# Problem
Copy out each line below exactly as it appears.

───

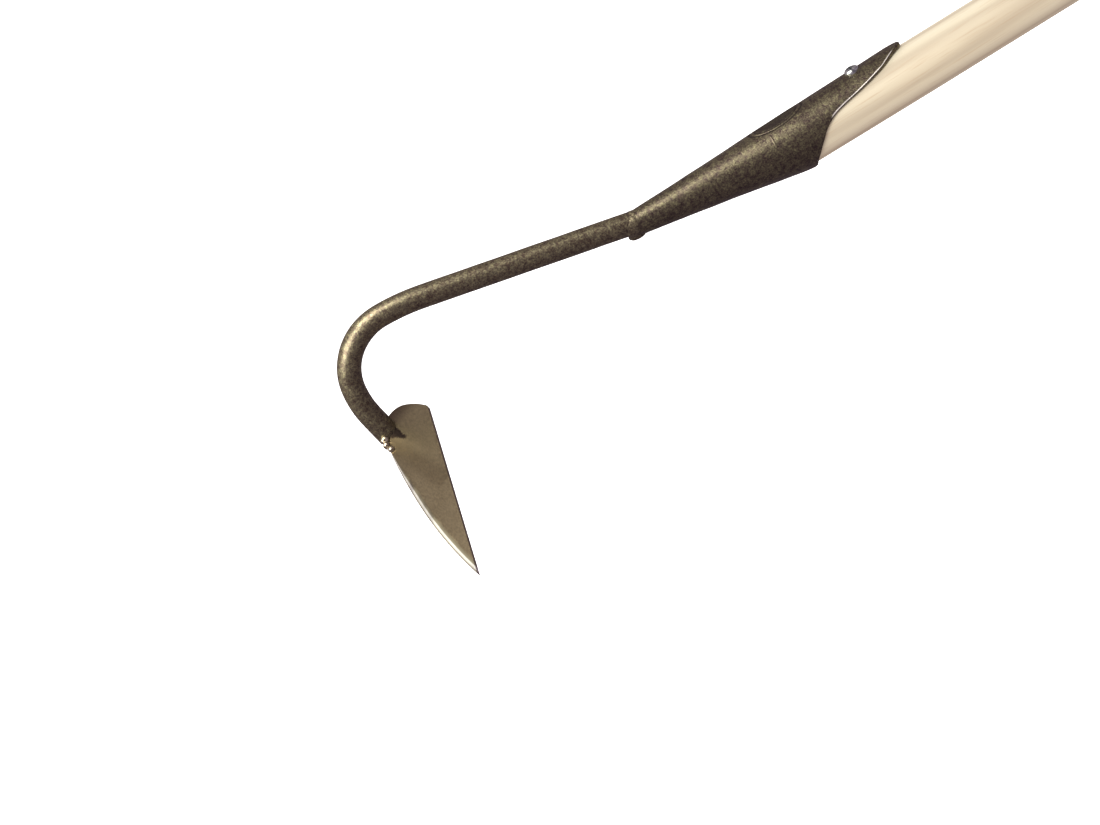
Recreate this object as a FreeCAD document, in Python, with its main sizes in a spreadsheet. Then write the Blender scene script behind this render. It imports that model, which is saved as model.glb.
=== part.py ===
import FreeCAD, Part
import math
import os
import Sketcher

# Hand weeder: a ground knife blade welded to a bent steel rod, whose other end is welded into a
# rolled sheet socket on a round ash handle. Nothing on it moves.
#
# Frame, in millimetres: the tool lies on its side. +X runs along the handle's axis, away from
# the blade. +Y is the tool's back, where the socket's long tab and its screw are. +Z is up, and
# the blade's tip points that way. The rod's bend lies in the XY plane. The origin is on the
# handle's axis, inside the grip.

SHEET = "dims"

DIMENSIONS = {
    # handle: a straight turned ash dowel, eased under the tab and tapered inside the cone
    "handle_diameter": 28.0,
    "butt_station": 124.0,
    "butt_rounding": 9.0,
    "grip_start_station": -137.5,
    "eased_diameter": 27.6,
    "eased_height": 0.2,
    "handle_end_station": -276.0,
    "handle_end_diameter": 13.3,
    "handle_end_height": 6.56,
    # socket: rolled steel sheet, round at three stations, with each circle's centre raised
    "sheet_thickness": 1.8,
    "joint_station": -297.0,
    "socket_end_diameter": 12.7,
    "socket_end_height": 8.4,
    "cone_middle_station": -240.0,
    "cone_middle_diameter": 24.2,
    "cone_middle_height": 3.4,
    "mouth_station": -203.5,
    "mouth_diameter": 32.0,
    "mouth_height": 0.5,
    # socket's mouth: one long tab on the back, and a rounded lobe on either side
    "tab_tip_station": -138.5,
    "lobe_station": -203.0,
    "lobe_height": -11.0,
    "lobe_corner_width": 4.0,
    "lobe_corner_radius": 7.0,
    "throat_station": -182.5,
    "throat_height": 6.8,
    "throat_radius": 45.0,
    "tab_side_station": -147.0,
    "tab_side_height": 12.7,
    "tab_side_radius": 150.0,
    "tab_tip_radius": 10.0,
    "tab_tip_rounding": 0.6,
    "cut_clearance": 4.0,
    "seam_gap": 1.6,
    "seam_end_station": -286.0,
    "seam_reach": 3.0,
    # screw that holds the tab to the handle
    "screw_station": -166.6,
    "screw_seat_height": 15.9,
    "screw_head_diameter": 7.6,
    "screw_head_height": 2.4,
    "screw_crown_height": 1.3,
    "screw_crown_width": 1.5,
    "screw_crown_radius": 1.6,
    "screw_shank_diameter": 4.0,
    "screw_length": 16.0,
    "screw_point_length": 4.0,
    "screw_tip_radius": 0.3,
    "screw_recess_width": 1.1,
    "screw_recess_span": 4.4,
    "screw_recess_depth": 1.3,
    "spot_face_diameter": 8.4,
    # neck: round rod, from the socket to the blade, through one bend
    "rod_diameter": 12.0,
    "neck_height": 9.4,
    "neck_slope": 13.3,
    "neck_straight": 109.8,
    "elbow_entry_radius": 109.0,
    "elbow_entry_turn": 11.7,
    "elbow_radius": 29.8,
    "elbow_turn": 84.2,
    "elbow_exit_radius": 52.3,
    "elbow_exit_turn": 17.8,
    "neck_overrun": 12.0,
    # weld between the rod and the socket
    "neck_weld_bead": 1.3,
    "neck_weld_bite": 0.4,
    "neck_weld_length": 9.0,
    "neck_weld_stand": 1.6,
    # blade: flat steel plate with a ground bevel along its curved side
    "blade_thickness": 2.5,
    "contact_station": -454.0,
    "contact_height": -14.7,
    "contact_along": 119.2,
    "contact_across": 25.4,
    "blade_yaw": 11.2,
    "blade_roll": 20.5,
    "blade_sweep": 13.7,
    "heel_corner_along": 116.6,
    "heel_corner_step": 2.5,
    "heel_corner_radius": 3.0,
    "heel_far_along": 127.9,
    "heel_far_across": 12.6,
    "heel_radius": 32.8,
    "shoulder_along": 119.5,
    "shoulder_across": 25.9,
    "shoulder_radius": 10.0,
    "edge_start_along": 102.0,
    "shoulder_side_radius": 120.0,
    "edge_radius": 351.5,
    "edge_centre_across": -323.85,
    "edge_centre_along": 136.5,
    "spare_width": 6.0,
    "spare_length": 24.0,
    "bevel_width": 3.6,
    "bevel_depth": 2.0,
    # weld between the rod and the blade
    "blade_weld_radius": 7.8,
    "blade_weld_height": 2.6,
    "bead_radius": 2.3,
    "bead_shrink": 0.2,
    "bead_spacing": 3.4,
    "bead_overhang": 0.7,
    "bead_depth": 0.8,
}


def add_sheet(doc):
    """Puts the driving dimensions in the document's spreadsheet, one alias to a row."""
    sheet = doc.addObject("Spreadsheet::Sheet", SHEET)
    for row, (alias, value) in enumerate(DIMENSIONS.items(), start=1):
        sheet.set(f"A{row}", alias.replace("_", " "))
        sheet.set(f"B{row}", str(value))
        sheet.setAlias(f"B{row}", alias)
    doc.recompute()
    return sheet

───

# Result for this task
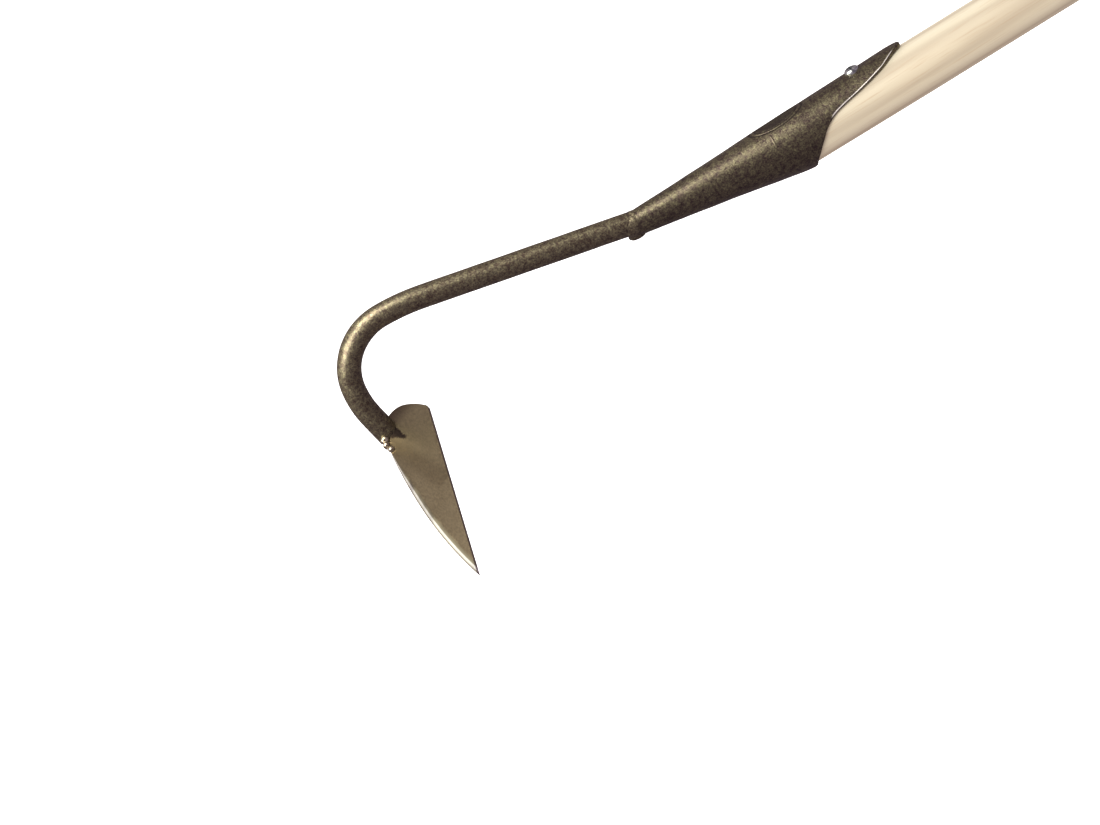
Recreate this object as a FreeCAD document, in Python, with its main sizes in a spreadsheet. Then write the Blender scene script behind this render. It imports that model, which is saved as model.glb.
=== part.py ===
import FreeCAD, Part
import math
import os
import Sketcher

# Hand weeder: a ground knife blade welded to a bent steel rod, whose other end is welded into a
# rolled sheet socket on a round ash handle. Nothing on it moves.
#
# Frame, in millimetres: the tool lies on its side. +X runs along the handle's axis, away from
# the blade. +Y is the tool's back, where the socket's long tab and its screw are. +Z is up, and
# the blade's tip points that way. The rod's bend lies in the XY plane. The origin is on the
# handle's axis, inside the grip.

SHEET = "dims"

DIMENSIONS = {
    # handle: a straight turned ash dowel, eased under the tab and tapered inside the cone
    "handle_diameter": 28.0,
    "butt_station": 124.0,
    "butt_rounding": 9.0,
    "grip_start_station": -137.5,
    "eased_diameter": 27.6,
    "eased_height": 0.2,
    "handle_end_station": -276.0,
    "handle_end_diameter": 13.3,
    "handle_end_height": 6.56,
    # socket: rolled steel sheet, round at three stations, with each circle's centre raised
    "sheet_thickness": 1.8,
    "joint_station": -297.0,
    "socket_end_diameter": 12.7,
    "socket_end_height": 8.4,
    "cone_middle_station": -240.0,
    "cone_middle_diameter": 24.2,
    "cone_middle_height": 3.4,
    "mouth_station": -203.5,
    "mouth_diameter": 32.0,
    "mouth_height": 0.5,
    # socket's mouth: one long tab on the back, and a rounded lobe on either side
    "tab_tip_station": -138.5,
    "lobe_station": -203.0,
    "lobe_height": -11.0,
    "lobe_corner_width": 4.0,
    "lobe_corner_radius": 7.0,
    "throat_station": -182.5,
    "throat_height": 6.8,
    "throat_radius": 45.0,
    "tab_side_station": -147.0,
    "tab_side_height": 12.7,
    "tab_side_radius": 150.0,
    "tab_tip_radius": 10.0,
    "tab_tip_rounding": 0.6,
    "cut_clearance": 4.0,
    "seam_gap": 1.6,
    "seam_end_station": -286.0,
    "seam_reach": 3.0,
    # screw that holds the tab to the handle
    "screw_station": -166.6,
    "screw_seat_height": 15.9,
    "screw_head_diameter": 7.6,
    "screw_head_height": 2.4,
    "screw_crown_height": 1.3,
    "screw_crown_width": 1.5,
    "screw_crown_radius": 1.6,
    "screw_shank_diameter": 4.0,
    "screw_length": 16.0,
    "screw_point_length": 4.0,
    "screw_tip_radius": 0.3,
    "screw_recess_width": 1.1,
    "screw_recess_span": 4.4,
    "screw_recess_depth": 1.3,
    "spot_face_diameter": 8.4,
    # neck: round rod, from the socket to the blade, through one bend
    "rod_diameter": 12.0,
    "neck_height": 9.4,
    "neck_slope": 13.3,
    "neck_straight": 109.8,
    "elbow_entry_radius": 109.0,
    "elbow_entry_turn": 11.7,
    "elbow_radius": 29.8,
    "elbow_turn": 84.2,
    "elbow_exit_radius": 52.3,
    "elbow_exit_turn": 17.8,
    "neck_overrun": 12.0,
    # weld between the rod and the socket
    "neck_weld_bead": 1.3,
    "neck_weld_bite": 0.4,
    "neck_weld_length": 9.0,
    "neck_weld_stand": 1.6,
    # blade: flat steel plate with a ground bevel along its curved side
    "blade_thickness": 2.5,
    "contact_station": -454.0,
    "contact_height": -14.7,
    "contact_along": 119.2,
    "contact_across": 25.4,
    "blade_yaw": 11.2,
    "blade_roll": 20.5,
    "blade_sweep": 13.7,
    "heel_corner_along": 116.6,
    "heel_corner_step": 2.5,
    "heel_corner_radius": 3.0,
    "heel_far_along": 127.9,
    "heel_far_across": 12.6,
    "heel_radius": 32.8,
    "shoulder_along": 119.5,
    "shoulder_across": 25.9,
    "shoulder_radius": 10.0,
    "edge_start_along": 102.0,
    "shoulder_side_radius": 120.0,
    "edge_radius": 351.5,
    "edge_centre_across": -323.85,
    "edge_centre_along": 136.5,
    "spare_width": 6.0,
    "spare_length": 24.0,
    "bevel_width": 3.6,
    "bevel_depth": 2.0,
    # weld between the rod and the blade
    "blade_weld_radius": 7.8,
    "blade_weld_height": 2.6,
    "bead_radius": 2.3,
    "bead_shrink": 0.2,
    "bead_spacing": 3.4,
    "bead_overhang": 0.7,
    "bead_depth": 0.8,
}


def add_sheet(doc):
    """Puts the driving dimensions in the document's spreadsheet, one alias to a row."""
    sheet = doc.addObject("Spreadsheet::Sheet", SHEET)
    for row, (alias, value) in enumerate(DIMENSIONS.items(), start=1):
        sheet.set(f"A{row}", alias.replace("_", " "))
        sheet.set(f"B{row}", str(value))
        sheet.setAlias(f"B{row}", alias)
    doc.recompute()
    return sheet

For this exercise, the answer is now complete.